On oublie parfois que les patrimoines génétiques de l’homme et du cochon ont beaucoup en commun. Ce rappel biologique n’est toutefois pas la seule qualité du quatrième roman – fruit de cinq ans de travail – de Jean-Baptiste del Amo, dont le titre claque comme un coup de fouet: Règne animal. Quatre cents pages époustouflantes de chair, de sang, de boue fangeuse, portées par une écriture flamboyante, décrivant « une agonie sans fin dans une ferme croulante, cernée par l’odeur, le hurlement des porcs et la barbarie des hommes ».

Jean-Baptiste del Amo

Jean-Baptiste del Amo

J. Benhamou/SDP

L’exploitation a en effet bien changé. Le domaine où a grandi Eléonore, au début du XXe siècle, dans lequel on ne pouvait guère engraisser qu’un ou deux animaux, a laissé place dans les années 1980 à une porcherie industrielle tenue par ses descendants – Henri, Serge, Jérôme… Ces derniers usinent désormais « des bêtes débiles, […] des êtres énormes et fragiles à la fois, et qui n’ont même pas de vie sinon les cent quatre-vingt-deux jours passés à végéter dans la pénombre de la porcherie, un coeur et des poumons dans le seul but de battre et d’oxygéner leur sang afin de produire toujours plus de viande maigre propre à la consommation ». Mais ce rapport à l’animal ne serait-il pas symptomatique des relations entre humains?

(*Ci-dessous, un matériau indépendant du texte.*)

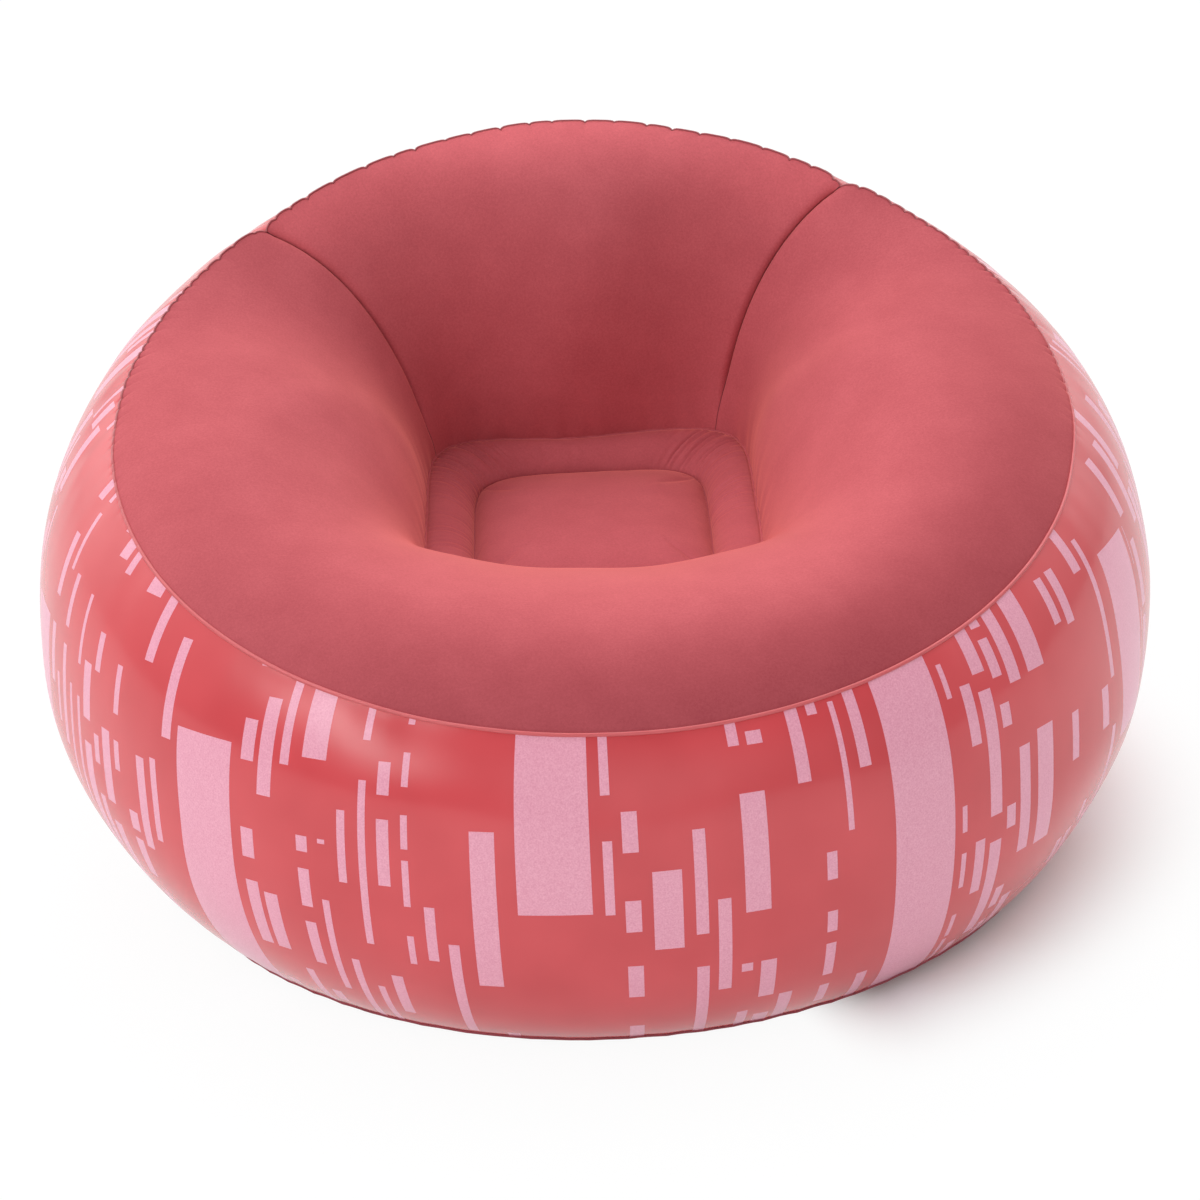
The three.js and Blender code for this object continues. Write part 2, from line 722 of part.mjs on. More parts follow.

Révélé en 2008 avec Une éducation libertine (salué par le Goncourt du premier roman), Jean-Baptiste del Amo dresse ici un parallèle dérangeant et pertinent entre l’élevage et l’éducation, la reproduction des êtres vivants et celle de l’Histoire. L’une des grandes forces de cette ambitieuse fiction tient à sa construction elliptique, qui se concentre sur deux périodes (de 1898 à 1917 d’un côté, l’année 1981 de l’autre) et impose deux écritures différentes (lyrique dans la première moitié, sèche dans la seconde), afin de faire ressentir l’évolution de la sauvagerie.

C’est ainsi que l’écrivain décortique la transmission de la violence et la complexité des liens familiaux – qu’on croirait tirées de… Massacre à la tronçonneuse (l’une des références « officieuses » de l’auteur, grand amateur de cinéma d’horreur)! Au-delà de la richesse thématique, on est surtout emporté par la puissance picturale des scènes et la sensibilité sauvage des mots, par instants dignes du meilleur Cormac McCarthy. Une noire splendeur.

Baptiste Liger

RÈGNE ANIMAL, par Jean-Baptiste del Amo. Gallimard, 424p., 21€.